-- BEGIN --

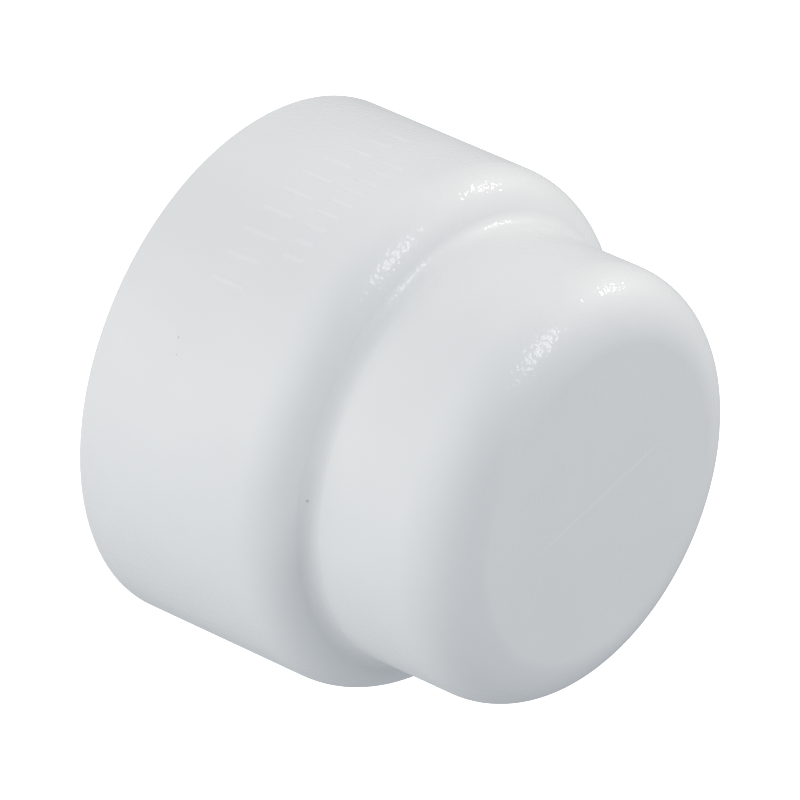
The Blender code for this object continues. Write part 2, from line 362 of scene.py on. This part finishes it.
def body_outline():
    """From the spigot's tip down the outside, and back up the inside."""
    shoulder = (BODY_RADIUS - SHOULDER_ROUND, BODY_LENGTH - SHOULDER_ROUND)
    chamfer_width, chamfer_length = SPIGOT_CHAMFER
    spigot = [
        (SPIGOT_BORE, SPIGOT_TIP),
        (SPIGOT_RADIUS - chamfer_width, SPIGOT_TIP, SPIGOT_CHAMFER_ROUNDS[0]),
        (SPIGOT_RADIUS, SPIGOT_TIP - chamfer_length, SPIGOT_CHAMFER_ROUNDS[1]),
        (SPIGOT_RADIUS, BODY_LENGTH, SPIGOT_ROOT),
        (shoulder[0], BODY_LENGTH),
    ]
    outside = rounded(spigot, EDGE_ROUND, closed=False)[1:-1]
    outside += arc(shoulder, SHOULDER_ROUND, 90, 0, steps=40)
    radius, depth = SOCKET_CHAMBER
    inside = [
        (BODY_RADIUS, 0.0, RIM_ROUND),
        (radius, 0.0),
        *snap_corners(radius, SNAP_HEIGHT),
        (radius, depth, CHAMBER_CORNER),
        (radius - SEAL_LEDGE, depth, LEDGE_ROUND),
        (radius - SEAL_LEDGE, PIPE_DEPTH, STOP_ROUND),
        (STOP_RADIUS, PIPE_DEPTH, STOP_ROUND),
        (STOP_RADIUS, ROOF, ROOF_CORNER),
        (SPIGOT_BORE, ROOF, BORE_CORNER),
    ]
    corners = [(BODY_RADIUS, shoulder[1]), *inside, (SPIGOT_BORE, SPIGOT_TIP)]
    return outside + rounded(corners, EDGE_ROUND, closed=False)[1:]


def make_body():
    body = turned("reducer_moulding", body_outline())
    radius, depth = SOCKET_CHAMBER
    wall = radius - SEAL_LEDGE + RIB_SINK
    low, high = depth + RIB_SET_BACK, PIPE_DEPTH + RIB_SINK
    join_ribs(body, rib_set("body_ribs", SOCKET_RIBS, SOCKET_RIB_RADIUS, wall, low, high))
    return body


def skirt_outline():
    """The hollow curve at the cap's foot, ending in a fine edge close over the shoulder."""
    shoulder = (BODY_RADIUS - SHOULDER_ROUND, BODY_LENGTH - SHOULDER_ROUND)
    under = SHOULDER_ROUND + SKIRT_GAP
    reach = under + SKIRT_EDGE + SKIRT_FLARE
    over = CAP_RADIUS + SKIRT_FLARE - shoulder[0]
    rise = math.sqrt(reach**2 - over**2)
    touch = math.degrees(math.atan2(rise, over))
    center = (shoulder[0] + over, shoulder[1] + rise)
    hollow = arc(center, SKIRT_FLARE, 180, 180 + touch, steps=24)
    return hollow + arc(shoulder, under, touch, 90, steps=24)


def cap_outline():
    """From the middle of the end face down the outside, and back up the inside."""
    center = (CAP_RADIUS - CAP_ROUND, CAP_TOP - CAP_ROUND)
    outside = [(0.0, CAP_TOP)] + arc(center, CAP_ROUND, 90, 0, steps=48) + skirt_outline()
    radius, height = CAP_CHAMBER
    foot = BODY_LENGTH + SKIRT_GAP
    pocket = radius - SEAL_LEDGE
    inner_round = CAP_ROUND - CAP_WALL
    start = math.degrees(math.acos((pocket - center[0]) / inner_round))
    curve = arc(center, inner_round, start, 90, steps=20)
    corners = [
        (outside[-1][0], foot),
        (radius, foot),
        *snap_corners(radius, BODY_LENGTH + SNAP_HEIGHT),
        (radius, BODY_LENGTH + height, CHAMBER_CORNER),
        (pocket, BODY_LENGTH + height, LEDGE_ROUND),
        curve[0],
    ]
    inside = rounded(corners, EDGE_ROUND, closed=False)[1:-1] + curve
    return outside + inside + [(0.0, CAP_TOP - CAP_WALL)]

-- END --

Using the data above, reproduce every line exactly.

*Full response:*
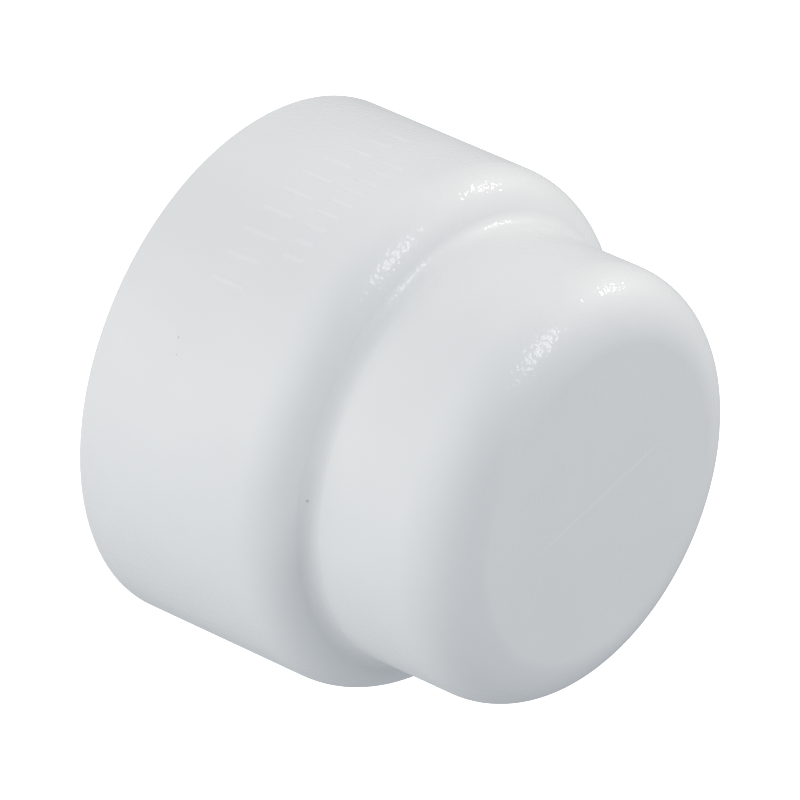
The Blender code for this object continues. Write part 2, from line 362 of scene.py on. This part finishes it.
def body_outline():
    """From the spigot's tip down the outside, and back up the inside."""
    shoulder = (BODY_RADIUS - SHOULDER_ROUND, BODY_LENGTH - SHOULDER_ROUND)
    chamfer_width, chamfer_length = SPIGOT_CHAMFER
    spigot = [
        (SPIGOT_BORE, SPIGOT_TIP),
        (SPIGOT_RADIUS - chamfer_width, SPIGOT_TIP, SPIGOT_CHAMFER_ROUNDS[0]),
        (SPIGOT_RADIUS, SPIGOT_TIP - chamfer_length, SPIGOT_CHAMFER_ROUNDS[1]),
        (SPIGOT_RADIUS, BODY_LENGTH, SPIGOT_ROOT),
        (shoulder[0], BODY_LENGTH),
    ]
    outside = rounded(spigot, EDGE_ROUND, closed=False)[1:-1]
    outside += arc(shoulder, SHOULDER_ROUND, 90, 0, steps=40)
    radius, depth = SOCKET_CHAMBER
    inside = [
        (BODY_RADIUS, 0.0, RIM_ROUND),
        (radius, 0.0),
        *snap_corners(radius, SNAP_HEIGHT),
        (radius, depth, CHAMBER_CORNER),
        (radius - SEAL_LEDGE, depth, LEDGE_ROUND),
        (radius - SEAL_LEDGE, PIPE_DEPTH, STOP_ROUND),
        (STOP_RADIUS, PIPE_DEPTH, STOP_ROUND),
        (STOP_RADIUS, ROOF, ROOF_CORNER),
        (SPIGOT_BORE, ROOF, BORE_CORNER),
    ]
    corners = [(BODY_RADIUS, shoulder[1]), *inside, (SPIGOT_BORE, SPIGOT_TIP)]
    return outside + rounded(corners, EDGE_ROUND, closed=False)[1:]


def make_body():
    body = turned("reducer_moulding", body_outline())
    radius, depth = SOCKET_CHAMBER
    wall = radius - SEAL_LEDGE + RIB_SINK
    low, high = depth + RIB_SET_BACK, PIPE_DEPTH + RIB_SINK
    join_ribs(body, rib_set("body_ribs", SOCKET_RIBS, SOCKET_RIB_RADIUS, wall, low, high))
    return body


def skirt_outline():
    """The hollow curve at the cap's foot, ending in a fine edge close over the shoulder."""
    shoulder = (BODY_RADIUS - SHOULDER_ROUND, BODY_LENGTH - SHOULDER_ROUND)
    under = SHOULDER_ROUND + SKIRT_GAP
    reach = under + SKIRT_EDGE + SKIRT_FLARE
    over = CAP_RADIUS + SKIRT_FLARE - shoulder[0]
    rise = math.sqrt(reach**2 - over**2)
    touch = math.degrees(math.atan2(rise, over))
    center = (shoulder[0] + over, shoulder[1] + rise)
    hollow = arc(center, SKIRT_FLARE, 180, 180 + touch, steps=24)
    return hollow + arc(shoulder, under, touch, 90, steps=24)


def cap_outline():
    """From the middle of the end face down the outside, and back up the inside."""
    center = (CAP_RADIUS - CAP_ROUND, CAP_TOP - CAP_ROUND)
    outside = [(0.0, CAP_TOP)] + arc(center, CAP_ROUND, 90, 0, steps=48) + skirt_outline()
    radius, height = CAP_CHAMBER
    foot = BODY_LENGTH + SKIRT_GAP
    pocket = radius - SEAL_LEDGE
    inner_round = CAP_ROUND - CAP_WALL
    start = math.degrees(math.acos((pocket - center[0]) / inner_round))
    curve = arc(center, inner_round, start, 90, steps=20)
    corners = [
        (outside[-1][0], foot),
        (radius, foot),
        *snap_corners(radius, BODY_LENGTH + SNAP_HEIGHT),
        (radius, BODY_LENGTH + height, CHAMBER_CORNER),
        (pocket, BODY_LENGTH + height, LEDGE_ROUND),
        curve[0],
    ]
    inside = rounded(corners, EDGE_ROUND, closed=False)[1:-1] + curve
    return outside + inside + [(0.0, CAP_TOP - CAP_WALL)]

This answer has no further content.